Barcagate is an ongoing legal case relating to third-party payments, breaching internal protocols and smear campaigns against club legends involving the previous president Josep Maria Bartomeu and his board of directors.
Messi is not part of that case, nor is his previous contract subject to any misdemeanours, but emails exchanged during talks over a renewal were seized by police as they gathered information for the Barcagate case.
Those emails subsequently ended up in El Mundo on Wednesday.
The Spanish newspaper’s revelations detail how Messi wanted a three-year deal until 2023 with a €10 million signing bonus and a unilateral option to extend the contract until 2024.

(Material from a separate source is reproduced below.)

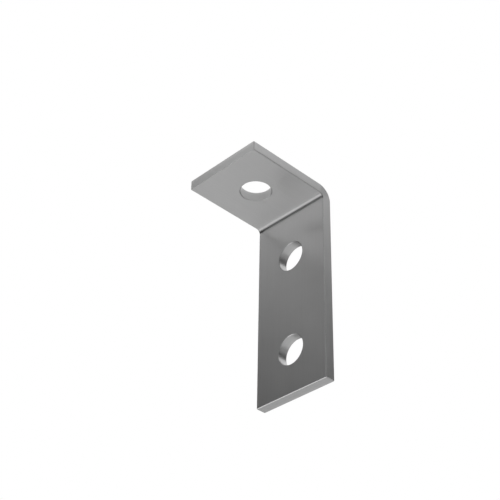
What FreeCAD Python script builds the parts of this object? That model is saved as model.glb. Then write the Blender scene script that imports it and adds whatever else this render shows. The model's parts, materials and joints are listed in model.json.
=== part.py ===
"""Strut angle fitting: a right-angle bracket made from one piece of flat bar.

The bar is cropped to length, punched with three round bolt holes and folded once, which
gives it a short leg with one hole and a long leg with two. Each leg seats on its outer face,
and the bolt heads lie inside the angle.

Millimetres. X runs across the bar and Z is up. The long leg hangs down with its seating face
looking along +Y. The short leg reaches out from its top along -Y with its seating face
looking up. The origin is midway between the two long-leg holes, on that leg's seating face.
"""
import FreeCAD, Part

import math
import os

# The flat bar
bar_width = 40.0
bar_thickness = 5.0
rolled_edge_radius = 0.5

# The two legs, each from the heel of the angle to its cropped end
short_leg_length = 48.0
long_leg_length = 98.0
cropped_edge_chamfer = 0.25

# The fold
fold_angle = 90.0
inside_bend_radius = 2.0

# The bolt holes
hole_diameter = 14.0
short_leg_hole_to_end = 21.0
long_leg_hole_to_end = 21.0
long_leg_hole_pitch = 48.0

# The rims of a punched hole: the punch enters at the seating face and draws that rim in, and
# the burr that it leaves where it comes out is taken off at 45 degrees.
punch_entry_radius = 0.6
punch_exit_chamfer = 0.25

across = FreeCAD.Vector(1, 0, 0)
out_of_seat = FreeCAD.Vector(0, 1, 0)
up = FreeCAD.Vector(0, 0, 1)

# Along the flat blank, which stands upright as the long leg does: the holes and the heel,
# then the line where the fold begins and the straight run that each leg has beside it
lower_hole = -long_leg_hole_pitch / 2
upper_hole = lower_hole + long_leg_hole_pitch
heel = lower_hole - long_leg_hole_to_end + long_leg_length
outside_bend_radius = inside_bend_radius + bar_thickness
setback = outside_bend_radius * math.tan(math.radians(fold_angle) / 2)
bend_line = heel - setback
long_leg_run = long_leg_length - setback
short_leg_run = short_leg_length - setback
short_leg_hole = bend_line + short_leg_run - short_leg_hole_to_end

fold_axis = FreeCAD.Vector(0, -outside_bend_radius, bend_line)


def bar_section():
    """The bar's cross-section at the bend line, with its corners rounded as rolled."""
    core_width = bar_width - 2 * rolled_edge_radius
    core_thickness = bar_thickness - 2 * rolled_edge_radius
    corner = FreeCAD.Vector(-core_width / 2, rolled_edge_radius - bar_thickness, bend_line)
    core = Part.makePlane(core_width, core_thickness, corner, up)
    return core.makeOffset2D(rolled_edge_radius)


def punch(height):
    """The solid that a punch takes out of the flat blank at this height.

    It enters at the seating face and goes through along -Y. Its profile flares at both faces,
    so cutting with it also leaves the drawn-in rim and the chamfered one. It stands out of
    the bar by the bar's own thickness on each side.
    """
    radius = hole_diameter / 2
    flare = radius + punch_entry_radius
    chamfered = radius + punch_exit_chamfer
    halfway_round = punch_entry_radius * math.sqrt(0.5)

    def at(from_axis, depth):
        return FreeCAD.Vector(from_axis, -depth, height)

    entry_rim = Part.Arc(
        at(flare, 0),
        at(flare - halfway_round, punch_entry_radius - halfway_round),
        at(radius, punch_entry_radius),
    ).toShape()
    rest_of_outline = Part.makePolygon([
        at(radius, punch_entry_radius),
        at(radius, bar_thickness - punch_exit_chamfer),
        at(chamfered, bar_thickness),
        at(chamfered, 2 * bar_thickness),
        at(0, 2 * bar_thickness),
        at(0, -bar_thickness),
        at(flare, -bar_thickness),
        at(flare, 0),
    ])
    profile = Part.Face(Part.Wire([entry_rim] + rest_of_outline.Edges))
    return profile.revolve(FreeCAD.Vector(0, 0, height), out_of_seat, 360)


def leg(direction, run, hole_heights):
    """A leg as it is on the flat blank, from the bend line to its cropped end."""
    bar = bar_section().extrude(direction * run)
    end = max(bar.Faces, key=lambda face: face.CenterOfMass.dot(direction))
    cropped = bar.makeChamfer(cropped_edge_chamfer, end.Edges)
    return cropped.cut([punch(height) for height in hole_heights])


def angle_fitting():
    """The whole fitting, as one solid: both legs, and the fold that turns the short one."""
    long_leg = leg(-up, long_leg_run, [lower_hole, upper_hole])
    fold = bar_section().revolve(fold_axis, across, fold_angle)
    short_leg = leg(up, short_leg_run, [short_leg_hole])
    short_leg.rotate(fold_axis, across, fold_angle)
    return long_leg.fuse([fold, short_leg]).removeSplitter()


os.makedirs("parts", exist_ok=True)
fitting = angle_fitting()
fitting.exportStep("parts/angle_fitting.step")
print(
    "angle_fitting",
    "valid" if fitting.isValid() else "NOT VALID",
    len(fitting.Solids), "solid",
    len(fitting.Faces), "faces",
    round(fitting.Volume), "mm3",
)
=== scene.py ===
import json
import math

import bpy
from mathutils import Matrix, Vector


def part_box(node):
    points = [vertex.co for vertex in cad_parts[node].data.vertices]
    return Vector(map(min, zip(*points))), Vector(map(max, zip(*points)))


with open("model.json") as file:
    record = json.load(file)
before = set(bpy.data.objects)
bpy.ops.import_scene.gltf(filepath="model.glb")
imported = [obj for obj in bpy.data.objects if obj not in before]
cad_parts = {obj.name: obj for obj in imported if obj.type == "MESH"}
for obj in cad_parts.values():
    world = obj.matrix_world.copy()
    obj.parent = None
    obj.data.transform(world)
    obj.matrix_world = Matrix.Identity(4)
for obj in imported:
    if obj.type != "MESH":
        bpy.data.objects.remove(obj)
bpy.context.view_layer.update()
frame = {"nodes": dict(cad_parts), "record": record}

mm = 0.001
quarterTurn = math.pi / 2
scene = bpy.context.scene
fitting = frame["nodes"]["angle_fitting"]
print("frame loaded,", len(fitting.data.polygons), "faces on the fitting")


# small helpers for building node trees

def addNode(tree, kind, inputs=None, **settings):
    node = tree.nodes.new("ShaderNode" + kind)
    for name, value in settings.items():
        setattr(node, name, value)
    for name, value in (inputs or {}).items():
        feed(tree, node.inputs[name], value)
    return node


def feed(tree, socket, value):
    if isinstance(value, bpy.types.NodeSocket):
        tree.links.new(value, socket)
    else:
        socket.default_value = value


def calc(tree, operation, *values):
    # one Math node; the values are numbers or sockets
    node = addNode(tree, "Math", operation=operation)
    for socket, value in zip(node.inputs, values):
        feed(tree, socket, value)
    return node.outputs[0]


def ramp(tree, value, start, end, low=0.0, high=1.0):
    # goes smoothly from low at start to high at end
    node = addNode(tree, "MapRange", interpolation_type="SMOOTHSTEP")
    for name, number in zip(("Value", "From Min", "From Max", "To Min", "To Max"),
                            (value, start, end, low, high)):
        feed(tree, node.inputs[name], number)
    return node.outputs["Result"]


def smallest(tree, *values):
    result = values[0]
    for value in values[1:]:
        result = calc(tree, "MINIMUM", result, value)
    return result


def vector(tree, x, y, z):
    return addNode(tree, "CombineXYZ", {"X": x, "Y": y, "Z": z}).outputs[0]


def noise(tree, where, scale, detail, roughness, distortion):
    # noise of about -1 to 1 round a middle of 0
    node = addNode(tree, "TexNoise", {"Vector": where, "Scale": scale, "Detail": detail,
                                      "Roughness": roughness, "Distortion": distortion})
    return calc(tree, "MULTIPLY_ADD", node.outputs["Fac"], 2.0, -1.0)


# the flat bar, as the shader needs it, in millimetres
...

Messi was willing to take a 20% deferral to his annual salary — which was around €70m, as revealed by El Mundo in a previous leak — in 2020-21, but wanted guarantees he would be paid the deferred sums back in the following years with added interest.
Later that same year, after an 8-2 defeat to Bayern Munich in the Champions League, Messi filed a transfer request via a burofax, a form of recorded delivery, but it wasn’t until 2021 that he left for Paris Saint-Germain on a free transfer.
In 2021, he had agreed the terms of a new contract with new president Joan Laporta, including a 50% pay cut, although Barca could not afford to register it with LaLiga, while his requests the previous year were never green-lighted by the previous president Bartomeu.